U.S. and Iranian warnings of new strikes and retaliation have also stoked concerns about a broader Middle East conflict and led to calls in the U.S. Congress for legislation to stop U.S. President Donald Trump going to war with Iran.

“We will take revenge, a hard and definitive revenge,” the head of Iran’s Revolutionary Guards, Gen. Hossein Salami, told tens of thousands of mourners in Soleimani’s hometown of Kerman.

Many chanted “Death to America” and waved the Iranian flag.

Soleimani’s body has been taken through Iraqi and Iranian cities since Friday’s strike, with huge crowds of mourners filling the streets.

Iran’s Supreme Leader Ayatollah Ali Khamenei and military commanders have said Iranian retaliation for the U.S. action on Friday would match the scale of Soleimani’s killing but that it would be at a time and place of Tehran’s choosing.

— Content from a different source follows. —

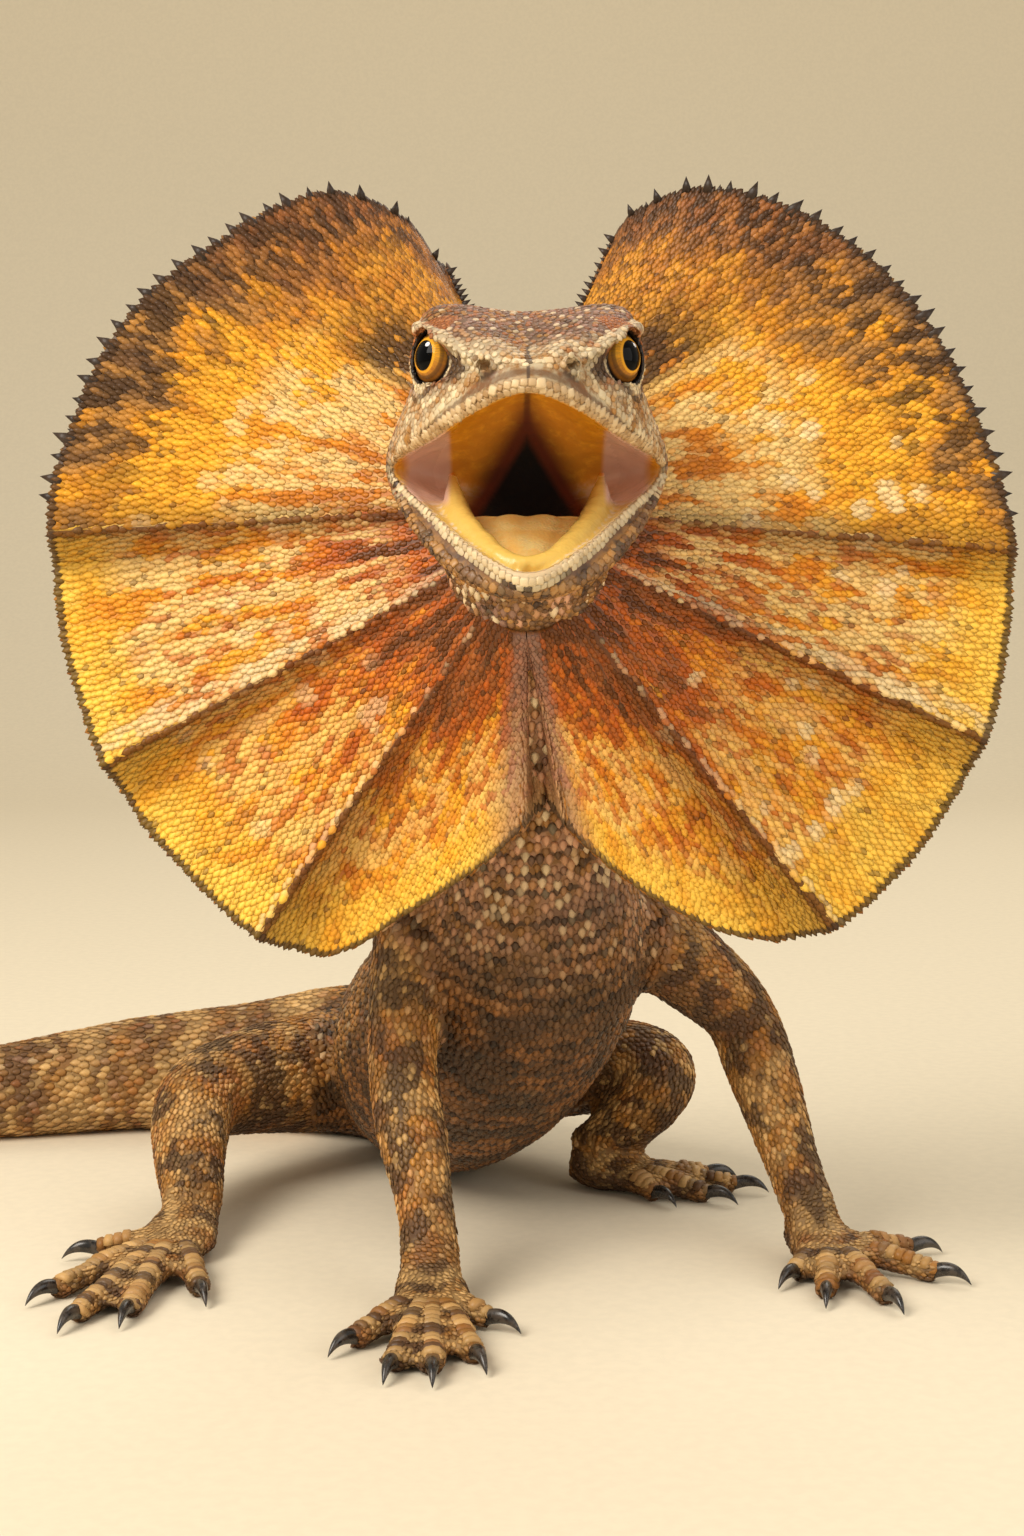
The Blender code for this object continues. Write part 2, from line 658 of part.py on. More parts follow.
def name_nodes(found):
    """Gives each large island the name of the nearest node centre, and drops loose scraps."""
    for name, centre in NODE_CENTRES.items():
        best = min(found, key=lambda piece: island_distance(piece, Vector(centre) * MM))
        found.remove(best)
        best.name = best.data.name = name
        best.data.materials.append(SKIN)
    for scrap in found:
        bpy.data.objects.remove(scrap)


def island_distance(piece, centre):
    if len(piece.data.vertices) < 60:
        return 1e3
    total = sum((v.co for v in piece.data.vertices), Vector()) / len(piece.data.vertices)
    return (total - centre).length


def rim_radius(side, angle):
    """The frill's reach at an angle from straight up."""
    angles, reach = zip(*FRILL_RIM[side])
    return float(np.interp(angle, angles, reach))


def pleat(side, angle):
    """How far forward the pleated surface stands, from 0 in a valley to 1 on a ridge."""
    marks = (45.0, *FRILL_RIDGES[side], 177.0)
    for low, high in zip(marks, marks[1:]):
        if low <= angle <= high:
            share = (angle - low) / (high - low)
            step = 4.0 / (high - low)
            if low != marks[0] and share < step:
                return 1 - share / step
            start = step if low != marks[0] else 0.0
            return ((share - start) / (1 - start)) ** 1.6
    return 0.0


def frill_point(side, angle, share):
    """A point on the frill's mid surface; share runs from the root, 0, to the rim, 1."""
    sign = 1 if side == "left" else -1
    a = math.radians(angle)
    up = (1 + math.cos(a)) / 2
    root_y = FRILL_ROOT_BOTTOM[0] + (FRILL_ROOT_TOP[0] - FRILL_ROOT_BOTTOM[0]) * up
    root_z = FRILL_ROOT_BOTTOM[1] + (FRILL_ROOT_TOP[1] - FRILL_ROOT_BOTTOM[1]) * up
    root = Vector((FRILL_CENTRE[0] + sign * FRILL_ROOT_SIDE * math.sin(a), root_y, root_z))
    reach = rim_radius(side, angle)
    rim_y = FRILL_CENTRE[1] - 12 * (1 - up)
    shift = NOTCH_SHIFT * max(0.0, (angle - 150) / 30)
    rim = Vector((FRILL_CENTRE[0] + shift + sign * max(reach * math.sin(a), 0.0), rim_y,
                  FRILL_CENTRE[2] + reach * math.cos(a)))
    point = root.lerp(rim, share)
    point.y += 6.0 * math.sin(math.pi * share) - PLEAT_DEPTH * pleat(side, angle) * share
    curl = max(0.0, (44 - angle) / 27.0)
    point.y += 24.0 * curl**2 * share
    groove = max(0.0, (angle - 171.0) / 9.0)
    point.y += 2.0 * groove**1.5 * min(1.0, share * 1.5)
    return point


def frill_angles(side):
    """The angles of the frill's radial lines: close at each ridge's step, wider between."""
    marks = [17.0, 45.0, *FRILL_RIDGES[side], 179.8]
    made = []
    for i, (low, high) in enumerate(zip(marks, marks[1:])):
        start = low
        if i >= 2:
            made.append(low)
            start = low + 4.0
        steps = max(3, round((high - start) / 6.6))
        made += [start + (high - start) * k / steps for k in range(steps)]
    return made + [marks[-1]]


def spine(at, way, across, length, wide, thick):
    """One flat, tapering rim spine, a four-sided cone with its root sunk in the rim."""
    work = bmesh.new()
    bmesh.ops.create_cone(work, cap_ends=True, segments=4, radius1=1.0, radius2=0.12, depth=1.0)
    frame = Matrix((across * wide, way.cross(across) * thick, way * length)).transposed().to_4x4()
    place = Matrix.Translation((at + way * length * 0.22) * MM) @ Matrix.Scale(MM, 4) @ frame
    bmesh.ops.transform(work, verts=work.verts, matrix=place)
    bmesh.ops.recalc_face_normals(work, faces=work.faces)
    return from_bmesh("spine", work, parts)


def rim_spines(side):
    """Spines along the rim: long and dark on the upper half, short below."""
    draw = random.Random(7 if side == "left" else 11)
    made = []
    rows = [(20 + 68 * (k + 0.5) / SPINES_UPPER, 6.0) for k in range(SPINES_UPPER)]
    rows += [(90 + 74 * (k + 0.5) / SPINES_LOWER, 2.6) for k in range(SPINES_LOWER)]
    for angle, length in rows:
        at = frill_point(side, angle, 0.995)
        inner = frill_point(side, angle, 0.94)
        beside = frill_point(side, angle + 1.0, 0.995)
        way = (at - inner).normalized()
        way = (way + Vector((0, 0, 0.25))).normalized()
        across = (beside - at).normalized()
        across = (across - way * across.dot(way)).normalized()
        size = draw.uniform(0.85, 1.15)
        made.append(spine(at, way, across, length * size, 1.6 * size if length > 3 else 1.0, 0.5))
    return made


def make_frill(side):
    """One half of the frill: a pleated membrane, thick at its root, with a spiny rim."""
    angles = frill_angles(side)
    rows = len(angles)
    verts, weights = [], []
    for angle in angles:
        for k in range(FRILL_STEPS + 1):
            share = k / FRILL_STEPS
            verts.append(frill_point(side, angle, share))
            weights.append((FRILL_THICK_ROOT + (FRILL_THICK_RIM - FRILL_THICK_ROOT) * min(1, share * 1.6))
                           / FRILL_THICK_ROOT)
    faces = []
    width = FRILL_STEPS + 1
    for i in range(rows - 1):
        for k in range(FRILL_STEPS):
            a, b = i * width + k, i * width + k + 1
            c, d = a + width, b + width
            faces += [(a, b, d), (a, d, c)]
    frill = mesh_object("frill_" + side, verts, faces, parts, FRILL_SKIN)
    thickness = frill.vertex_groups.new(name="thickness")
    for i, weight in enumerate(weights):
        thickness.add([i], weight, "REPLACE")
    use(frill, "SOLIDIFY", thickness=FRILL_THICK_ROOT * MM, offset=0.0, vertex_group="thickness",
        use_even_offset=False)
    settle(frill)
    boolean(frill, [other_side(side)], "DIFFERENCE")
    boolean(frill, [swollen(name) for name in ("head", "jaw", "neck")], "DIFFERENCE")
    boolean(frill, rim_spines(side), "UNION", "MANIFOLD")
    return keep_largest(frill, "frill_" + side, FRILL_SKIN)


def other_side(side):
    """A cutter that takes all beyond the line between the frill's halves, which leans."""
    sign = 1 if side == "left" else -1
    lean = math.atan2(NOTCH_SHIFT, FRILL_ROOT_BOTTOM[1] - (FRILL_CENTRE[2] - 71))
    turn = Matrix.Rotation(-lean, 3, "Y").to_quaternion()
    middle = Vector((FRILL_CENTRE[0], -150, FRILL_ROOT_BOTTOM[1])) - turn @ Vector((sign * (60 - GAP / 2), 0, 0))
    return box("middle", middle, (120, 200, 500), turn)


def swollen(node):
    """A copy of a node grown outwards by the usual gap, to cut its neighbour clear of it."""
    source = bpy.data.objects[node]
    copy = bpy.data.objects.new("swollen", source.data.copy())
    parts.objects.link(copy)
    use(copy, "DISPLACE", strength=GAP * MM, mid_level=0.0)
    return settle(copy)


def make_claws():
    for name, foot in FEET.items():
        length = CLAW_LENGTH[name.split("_")[0]]
        for number, tip in enumerate(foot["tips"], 1):
            claw(f"claw_{name}_{number}", foot, tip, length)


def shade():
    for obj in parts.objects:
        obj.data.shade_smooth()
        obj.data.set_sharp_from_angle(angle=math.radians(40))


make_head()
make_eyes()
make_tongue()
name_nodes(make_body())
make_claws()
for half in ("left", "right"):
    make_frill(half)
shade()
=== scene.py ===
"""Skin, frill, scales, eyes, mouth and claws of the frilled lizard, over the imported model.

Lengths in the tables below are millimetres in the frame of the model: the animal faces -Y, its
left is +X, and the floor is at Z 0. Everything that is made is in metres.
"""

import math

import bmesh
import bpy
import numpy as np
from bpy.props import FloatProperty, FloatVectorProperty, IntProperty, PointerProperty
from mathutils import Matrix, Vector
from mathutils.bvhtree import BVHTree
from mathutils.kdtree import KDTree


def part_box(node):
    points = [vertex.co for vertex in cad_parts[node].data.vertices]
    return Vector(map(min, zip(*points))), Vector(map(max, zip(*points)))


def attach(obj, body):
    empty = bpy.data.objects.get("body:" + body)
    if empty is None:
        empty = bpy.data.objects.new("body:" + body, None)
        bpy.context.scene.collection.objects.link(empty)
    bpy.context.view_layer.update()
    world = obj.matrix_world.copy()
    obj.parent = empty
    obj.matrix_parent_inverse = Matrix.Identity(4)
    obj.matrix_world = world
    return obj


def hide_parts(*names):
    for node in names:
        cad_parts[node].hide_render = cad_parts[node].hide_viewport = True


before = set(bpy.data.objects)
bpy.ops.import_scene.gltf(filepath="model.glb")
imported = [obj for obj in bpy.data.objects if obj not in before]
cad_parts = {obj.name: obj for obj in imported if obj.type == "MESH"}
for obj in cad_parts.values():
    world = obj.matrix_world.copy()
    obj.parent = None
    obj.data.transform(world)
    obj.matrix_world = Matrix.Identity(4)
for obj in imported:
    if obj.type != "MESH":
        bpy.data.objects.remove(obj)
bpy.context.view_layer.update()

bl_info = {
    "name": "Frilled lizard",
    "version": (1, 0, 0),
    "blender": (4, 5, 0),
    "location": "3D View > Sidebar > Lizard",
    "description": "Skin, frill, scales, eyes, mouth and claws of a frilled lizard",
    "category": "Object",
}

MM = 0.001
# How far above the floor the lowest scales and skin stay, in metres.
LOWEST = 0.0002
# How far the CAD nodes are grown before they are fused to a skin, in metres.
BODY_GROWTH, NECK_GROWTH = 0.00026, 0.0003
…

Representatives from those forces, including the Palestinian group Hamas and Lebanon’s Hezbollah movement, attended the funeral.

In spite of its strident rhetoric, analysts say Iran will want to avoid any conventional conflict with the U.S. but assymetric strikes, such as sabotage or other more limited military actions, are more likely.

Trump has promised strikes on 52 Iranian targets, including cultural sites, if Iran retaliates, although U.S. officials sought to downplay his reference to cultural targets.

On Sunday, Iraq’s parliament, dominated by lawmakers representing Muslim Shi’ite groups, passed a resolution calling for all foreign troops to leave the country.